> **EXERCISE**:
All of the data below should be written out exactly.

> **DATA EXTRACT**:
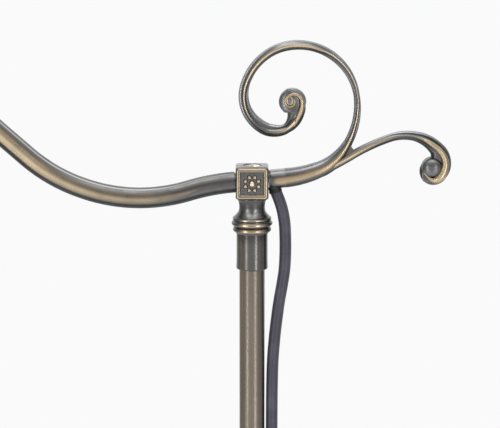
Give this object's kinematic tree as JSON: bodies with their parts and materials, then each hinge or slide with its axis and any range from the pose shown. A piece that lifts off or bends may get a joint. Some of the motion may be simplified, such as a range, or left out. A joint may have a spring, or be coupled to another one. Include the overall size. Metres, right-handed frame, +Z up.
{
  "type": "bridge floor lamp",
  "caption": "Floor lamp with a weighted round foot, a round pole, and a swivelling bridge arm that holds a bell shade opposite a cast double scroll.",
  "frame": {"origin": "on the floor, on the pole's axis", "axes": "+Z up along the pole; the bridge arm reaches towards -X; the pictured front faces -Y"},
  "size_m": [0.5407, 0.3565, 1.4417],
  "materials": {
    "felt": "green-black wool felt",
    "cast_weight": "rough cast iron",
    "foot_bronze": "aged bronze lacquer, mottled",
    "pole_bronze": "aged bronze with soft vertical streaks",
    "ring_brass": "rubbed antique brass",
    "steel": "plain zinc-plated steel",
    "bushing_rubber": "black rubber",
    "washer_brass": "plain brass",
    "cord_sheath": "dark grey smooth vinyl with a shallow groove",
    "tie_plastic": "black strap",
    "plug_plastic": "moulded dark grey vinyl",
    "contact_brass": "bright pressed brass",
    "sleeve_bronze": "grey-bronze, satin, bright streak",
    "head_bronze": "aged bronze with rubbed brass edges",
    "plug_brass": "rubbed brass",
    "arm_bronze": "aged bronze, mottled tan brass",
    "scroll_bronze": "aged bronze with a rubbed brass ridge",
    "core_insulation": "insulated wire",
    "knuckle_bronze": "aged bronze",
    "screw_brass": "rubbed brass",
    "holder_bronze": "aged bronze",
    "socket_brass": "satin brass",
    "liner_board": "insulating board",
    "socket_body": "black moulded resin",
    "cap_metal": "bare lamp cap",
    "spindle_steel": "plain steel",
    "bulb_glass": "frosted white glass",
    "shade_glass": "opal white glass, satin"
  },
  "bodies": {
    "stand": {"felt_pad": "felt", "base_weight": "cast_weight", "base_cover": "foot_bronze", "base_washer": "steel", "base_locknut": "steel", "base_nipple": "steel", "base_neck": "foot_bronze", "cord_bushing": "bushing_rubber", "lower_pole": "pole_bronze", "pole_coupler": "steel", "joint_ring": "ring_brass", "upper_pole": "pole_bronze", "pole_grommet": "bushing_rubber", "swivel_stud": "steel", "swivel_washer": "washer_brass", "swivel_nut": "steel", "pole_wire": "cord_sheath", "cord_loop": "cord_sheath", "floor_cord": "cord_sheath", "cord_coil": "cord_sheath", "cord_tie": "tie_plastic", "plug_body": "plug_plastic", "plug_blades": "contact_brass"},
    "head": {"pole_sleeve": "sleeve_bronze", "neck_casting": "head_bronze", "head_block": "head_bronze", "top_plug": "plug_brass", "bridge_arm": "arm_bronze", "scroll_stem": "scroll_bronze", "scroll_finial": "scroll_bronze", "arm_bushing": "bushing_rubber", "arm_wire": "core_insulation", "knuckle_upper": "knuckle_bronze", "knuckle_screws": "screw_brass"},
    "shade_head": {"knuckle_lower": "knuckle_bronze", "shade_holder": "holder_bronze", "holder_screws": "screw_brass", "socket_cap": "socket_brass", "socket_shell": "socket_brass", "socket_liner": "liner_board", "socket_core": "socket_body", "screw_shell": "contact_brass", "centre_contact": "contact_brass", "socket_leads": "core_insulation", "bulb_cap": "cap_metal", "bulb_glass": "bulb_glass", "shade": "shade_glass"},
    "key": {"switch_key": "socket_body", "switch_spindle": "spindle_steel"}
  },
  "joints": [
    {"name": "arm_swivel", "type": "hinge", "parent": "stand", "child": "head", "pos_m": [0, 0, 1.317], "axis": [0, 0, 1], "range_deg": [-90, 90], "deforming": ["cord_loop"]},
    {"name": "shade_tilt", "type": "hinge", "parent": "head", "child": "shade_head", "pos_m": [-0.32174, 0, 1.33436], "axis": [0, 1, 0], "range_deg": [-40, 55]},
    {"name": "key_turn", "type": "hinge", "parent": "shade_head", "child": "key", "pos_m": [-0.32174, -0.02, 1.29086], "axis": [0, 1, 0], "continuous": true}
  ]
}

> **REPLY TO THE EXERCISE**:
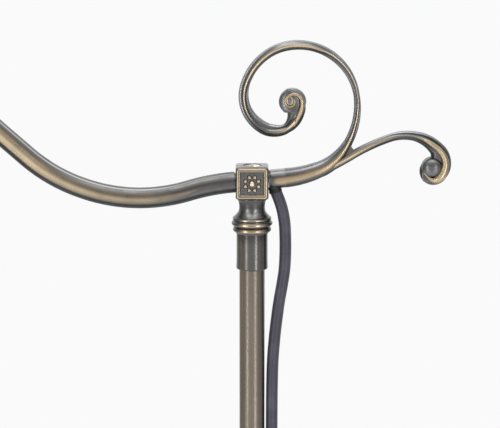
Give this object's kinematic tree as JSON: bodies with their parts and materials, then each hinge or slide with its axis and any range from the pose shown. A piece that lifts off or bends may get a joint. Some of the motion may be simplified, such as a range, or left out. A joint may have a spring, or be coupled to another one. Include the overall size. Metres, right-handed frame, +Z up.
{
  "type": "bridge floor lamp",
  "caption": "Floor lamp with a weighted round foot, a round pole, and a swivelling bridge arm that holds a bell shade opposite a cast double scroll.",
  "frame": {"origin": "on the floor, on the pole's axis", "axes": "+Z up along the pole; the bridge arm reaches towards -X; the pictured front faces -Y"},
  "size_m": [0.5407, 0.3565, 1.4417],
  "materials": {
    "felt": "green-black wool felt",
    "cast_weight": "rough cast iron",
    "foot_bronze": "aged bronze lacquer, mottled",
    "pole_bronze": "aged bronze with soft vertical streaks",
    "ring_brass": "rubbed antique brass",
    "steel": "plain zinc-plated steel",
    "bushing_rubber": "black rubber",
    "washer_brass": "plain brass",
    "cord_sheath": "dark grey smooth vinyl with a shallow groove",
    "tie_plastic": "black strap",
    "plug_plastic": "moulded dark grey vinyl",
    "contact_brass": "bright pressed brass",
    "sleeve_bronze": "grey-bronze, satin, bright streak",
    "head_bronze": "aged bronze with rubbed brass edges",
    "plug_brass": "rubbed brass",
    "arm_bronze": "aged bronze, mottled tan brass",
    "scroll_bronze": "aged bronze with a rubbed brass ridge",
    "core_insulation": "insulated wire",
    "knuckle_bronze": "aged bronze",
    "screw_brass": "rubbed brass",
    "holder_bronze": "aged bronze",
    "socket_brass": "satin brass",
    "liner_board": "insulating board",
    "socket_body": "black moulded resin",
    "cap_metal": "bare lamp cap",
    "spindle_steel": "plain steel",
    "bulb_glass": "frosted white glass",
    "shade_glass": "opal white glass, satin"
  },
  "bodies": {
    "stand": {"felt_pad": "felt", "base_weight": "cast_weight", "base_cover": "foot_bronze", "base_washer": "steel", "base_locknut": "steel", "base_nipple": "steel", "base_neck": "foot_bronze", "cord_bushing": "bushing_rubber", "lower_pole": "pole_bronze", "pole_coupler": "steel", "joint_ring": "ring_brass", "upper_pole": "pole_bronze", "pole_grommet": "bushing_rubber", "swivel_stud": "steel", "swivel_washer": "washer_brass", "swivel_nut": "steel", "pole_wire": "cord_sheath", "cord_loop": "cord_sheath", "floor_cord": "cord_sheath", "cord_coil": "cord_sheath", "cord_tie": "tie_plastic", "plug_body": "plug_plastic", "plug_blades": "contact_brass"},
    "head": {"pole_sleeve": "sleeve_bronze", "neck_casting": "head_bronze", "head_block": "head_bronze", "top_plug": "plug_brass", "bridge_arm": "arm_bronze", "scroll_stem": "scroll_bronze", "scroll_finial": "scroll_bronze", "arm_bushing": "bushing_rubber", "arm_wire": "core_insulation", "knuckle_upper": "knuckle_bronze", "knuckle_screws": "screw_brass"},
    "shade_head": {"knuckle_lower": "knuckle_bronze", "shade_holder": "holder_bronze", "holder_screws": "screw_brass", "socket_cap": "socket_brass", "socket_shell": "socket_brass", "socket_liner": "liner_board", "socket_core": "socket_body", "screw_shell": "contact_brass", "centre_contact": "contact_brass", "socket_leads": "core_insulation", "bulb_cap": "cap_metal", "bulb_glass": "bulb_glass", "shade": "shade_glass"},
    "key": {"switch_key": "socket_body", "switch_spindle": "spindle_steel"}
  },
  "joints": [
    {"name": "arm_swivel", "type": "hinge", "parent": "stand", "child": "head", "pos_m": [0, 0, 1.317], "axis": [0, 0, 1], "range_deg": [-90, 90], "deforming": ["cord_loop"]},
    {"name": "shade_tilt", "type": "hinge", "parent": "head", "child": "shade_head", "pos_m": [-0.32174, 0, 1.33436], "axis": [0, 1, 0], "range_deg": [-40, 55]},
    {"name": "key_turn", "type": "hinge", "parent": "shade_head", "child": "key", "pos_m": [-0.32174, -0.02, 1.29086], "axis": [0, 1, 0], "continuous": true}
  ]
}